El hecho de los estados medianímicos de
que acabo de ocuparme ha traspasado, en mi entendimiento, los límites que la
ciencia señala a lo que denomina leyes naturales [...]. He aquí por qué creo la
más concluyente aspiración intelectual, una total revisión de los principios
científicos básicos, por la que se dé debidamente cabida a tales hechos. La
ciencia, como la existencia, se nutre de sus propios despojos. Los nuevos
hechos hacen estallar viejas ligaduras. En las nuevas concepciones se completan
y reconcilian las antiguas y las modernas (p. 140-1).
No hace falta
decir, pero igual lo digo, que concuerdo con James, y ya he sentado mi opinión
sobre estos fenómenos en algunos de mis escritos, en especial en la ritma
dedicada a William Crookes que figura en el libro quinto de mi diario.
Creo, en
definitiva, y más allá de ciertas disidencias puntuales, que los tres ensayos
que componen este libro plantean ideas acertadas, y los planteamientos son acertados
también. Si tuviese que confeccionar un ranking
de las obras de William James que me han resultado más interesantes y que
considero más bienhechoras para el porvenir de la filosofía, colocaría a La voluntad de creer en lo más alto del
podio.
[1] Sigo en este resumen de la postura pro inmortalista de James a Vicente Viqueira desde el capítulo V de su
libro La psicología contemporánea.
CORNEJÍN. -- [...] Dios permite que los placeres
escogidos para cada inmortalidad sean o bien espirituales, o bien carnales,
pero nunca inmorales. Los sádicos, los vengativos, los borrachos, etc., deberán
escoger por otro lado, a pesar de que tal vez sus mayores alegrías hayan estado
relacionadas con sus pecados.
CAMPOAMOR. --¿Escuché bien? ¿Placeres carnales en el
paraíso?
CORNEJÍN. --Sí señor, a falta de los
otros, o en ausencia de placeres espirituales nobles suficientemente intensos.

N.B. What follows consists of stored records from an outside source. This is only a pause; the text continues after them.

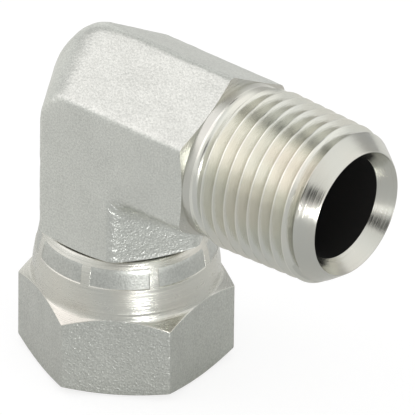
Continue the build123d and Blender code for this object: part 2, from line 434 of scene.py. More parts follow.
def build_nut_mesh(sizes):
    """The swivel nut: hexagon, neck, crimped lands, rolled rim, lip, chamber and thread."""
    angles = nut_columns(sizes)
    neck_radius = sizes.flats / 2
    section = hexagon_radius(angles, neck_radius, sizes.corner_round, sizes.turn)
    open_rise = math.tan(sizes.open_angle)
    neck_rise = math.tan(sizes.neck_angle)
    mouth_radius = NUT_THREAD_RADIUS + sizes.thread_mouth
    edge = sizes.edge_break
    hexagon_foot = (section - sizes.open_face_radius) * open_rise
    hexagon_top = sizes.hexagon_height - (section - neck_radius) * neck_rise
    neck_slope = (neck_radius - sizes.rim_start_radius) / (sizes.rim_start - sizes.neck_taper_start)
    lip = 0.05 * MM
    neck_bend = 1.2 * MM
    rim_bend = 0.75 * MM
    rim_edge = 0.3 * MM
    land_fade = 0.6 * MM

    def neck_at(height):
        return neck_radius - neck_slope * max(height - sizes.neck_taper_start, 0.0)

    profile = [
        (mouth_radius, 0.0, edge, 0),
        (sizes.open_face_radius, 0.0, edge, 1),
        (section, hexagon_foot, edge, 10),
        (section, hexagon_top, edge, 1),
        (neck_radius, sizes.hexagon_height, sizes.neck_fillet, 2),
        (neck_radius, sizes.neck_taper_start, neck_bend, 4),
        (neck_at(sizes.land_foot - lip), sizes.land_foot - lip, 0.0, 0),
        (neck_at(sizes.land_foot + lip), sizes.land_foot + lip, 0.0, 6),
        (sizes.rim_start_radius, sizes.rim_start, rim_bend, 3),
        (sizes.rim_radius, NUT_TOP, rim_edge, 0),
        (sizes.lip_radius, NUT_TOP, edge, 1),
        (sizes.lip_radius, sizes.lip_foot, edge, 0),
        (sizes.chamber_radius, sizes.chamber_top, edge, 3),
        (sizes.chamber_radius, sizes.thread_end, edge, 0),
        (NUT_THREAD_RADIUS, sizes.thread_end, 0.0, 0),
    ]
    lands = land_share(angles, sizes)
    rows = []
    for row in rounded_profile(profile):
        radius, height = row[:, 0], row[:, 1]
        on_land = (height > sizes.land_foot) & (height < sizes.land_top + land_fade)
        on_land &= radius > sizes.rim_radius - MM
        climb = (height - sizes.land_foot) / (sizes.land_top - sizes.land_foot)
        land_radius = sizes.land_foot_radius - sizes.land_draw * climb
        pressed = np.where(on_land, np.minimum(radius, land_radius), radius)
        rows.append(upright_points(radius + (pressed - radius) * lands, angles, height))
    rows.extend(nut_thread_rows(angles, sizes))
    skin = Skin()
    rings = [skin.add_points(row) for row in rows]
    skin.stack(rings + rings[:1])
    return skin.mesh("swivel_nut_shape")


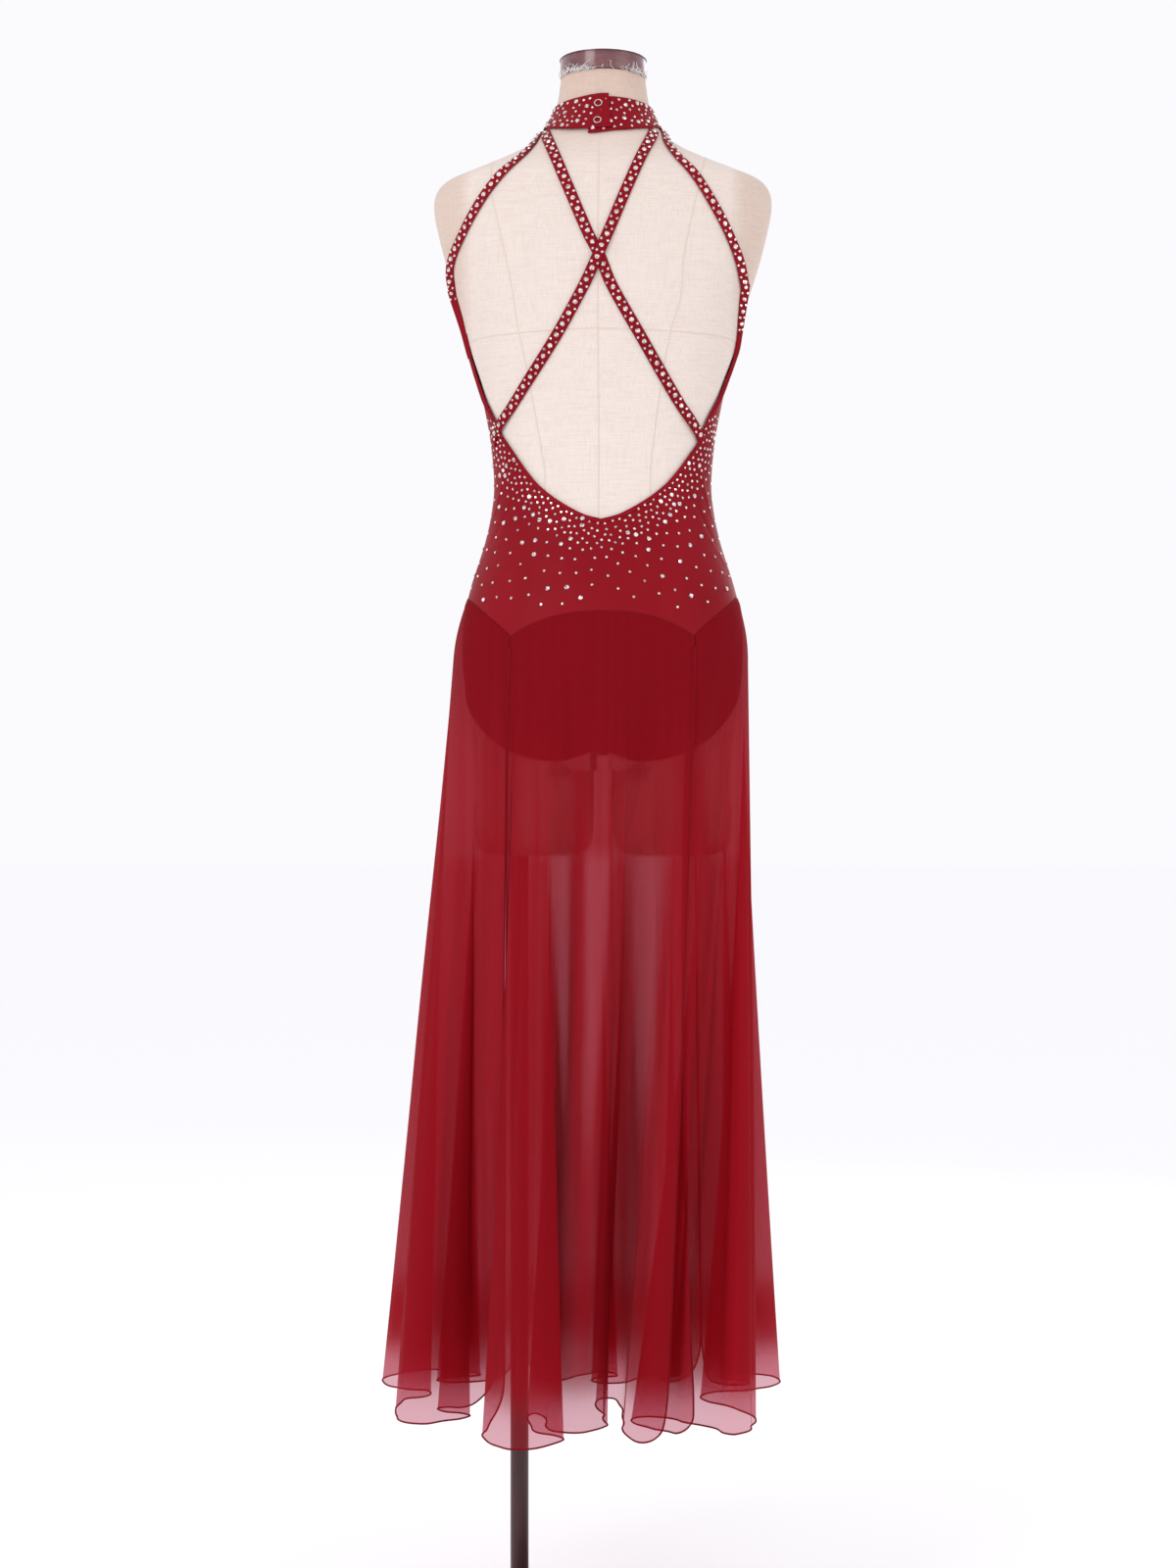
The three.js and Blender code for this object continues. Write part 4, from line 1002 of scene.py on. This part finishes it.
# Narrow turned edges: along the back opening, and along the front's armholes.
opening_turns = np.linspace(joint_right, joint_left, 220)
opening_up = back_top(opening_turns)
opening_path = off_form(opening_turns, opening_up, knit_outside)
opening_normal = skin_normal(opening_turns, opening_up)
opening_inward = unit(np.cross(unit(np.gradient(opening_path, axis=0)), opening_normal))
opening_inward *= np.where(opening_inward[:, 2:3] > 0, -1, 1)
binding_width, binding_thick, binding_inset = 0.005, 0.0009, 0.0023
binding = ribbon(
    "opening_binding", opening_path + opening_inward * binding_inset + opening_normal * 0.0002,
    opening_normal, binding_width, binding_thick, red_knit,
)
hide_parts("back_binding")

for side, name in ((1, "left"), (-1, "right")):
    climb_turn = np.linspace(58.5, 86.4, 90)
    climb_up = read_off(ARM_EDGE, climb_turn)
    arm_up = np.linspace(1.404, 1.606, 170)
    arm_turn = 180 - np.interp(arm_up, *zip(*FRONT_ROWS))
    edge_turn = side * np.concatenate([climb_turn, arm_turn])
    edge_up = np.concatenate([climb_up, arm_up])
    eased = np.concatenate([0 * climb_up, near_armhole(arm_up)])
    lift = knit_outside + 0.0002 + arm_ease * eased
    # Pulled taut, the edge stands up along the side of the form and shows from behind.
    stands = smooth_step((np.abs(edge_turn) - 62) / 12) * smooth_step((1.45 - edge_up) / 0.03)
    ribbon(
        f"armhole_edge_{name}", off_form(edge_turn, edge_up, lift + 0.0011 * stands),
        turned_back(skin_normal(edge_turn, edge_up), stands), 0.0032 + 0.0022 * stands, 0.0006,
        red_knit,
    )


# ---- stones on the back ------------------------------------------------------------------
# Close rows follow the opening's edge, then the stones thin out towards the seam and round
# to the sides. Each is set where it keeps clear of those nearer the edge.

random.seed(23)
# How far apart the stones are set, by how far they are from the opening's edge.
THINNING = ((0, 0.0058), (0.028, 0.0064), (0.040, 0.0108), (0.055, 0.0145), (0.085, 0.0185))
draws, first_row, above_seam, below_edge = 14000, 0.0042, 0.012, 0.0045
stone_turn = np.array([random.uniform(-84, 84) for _ in range(draws)])
stone_up = np.array([random.uniform(1.115, 1.330) for _ in range(draws)])
on_panel = (stone_up > seam_up(stone_turn) + above_seam) & (
    stone_up < back_top(stone_turn) - below_edge
)
stone_turn, stone_up = stone_turn[on_panel], stone_up[on_panel]
stone_feet = off_form(stone_turn, stone_up, knit_outside + 0.0001)
opening_edge = off_form(opening_turns, opening_up, knit_outside)
from_opening = np.array([np.linalg.norm(opening_edge - foot, axis=1).min() for foot in stone_feet])
from_opening -= 0.006 * np.exp(-((stone_feet[:, 0] / 0.04) ** 2)) * (from_opening > 0.012)
apart = np.interp(from_opening, *zip(*THINNING))
ranked = np.argsort(from_opening + 0.0012 * np.sin(stone_turn * 7.3) ** 2)
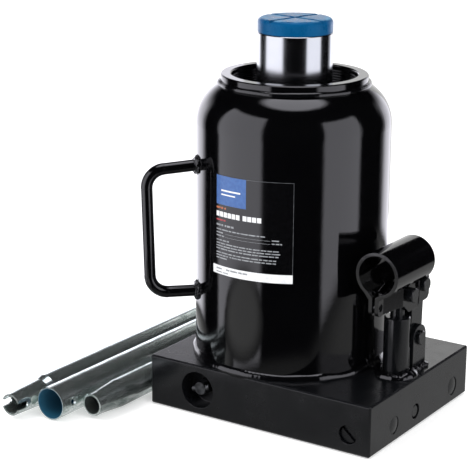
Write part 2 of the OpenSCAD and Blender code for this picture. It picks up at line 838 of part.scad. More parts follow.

¿Cómo se piensa que sería el paraíso, por ejemplo, para una tortuga si no pudiese
revivir en él sus placeres sensitivos? Casi no hay otra cosa que placeres
sensitivos en algunos animales, incluidos algunos hombres también; no tendría
sentido que Dios los privase de tales momentos.
Sólo se que no se nada. Pero me gustaría creer.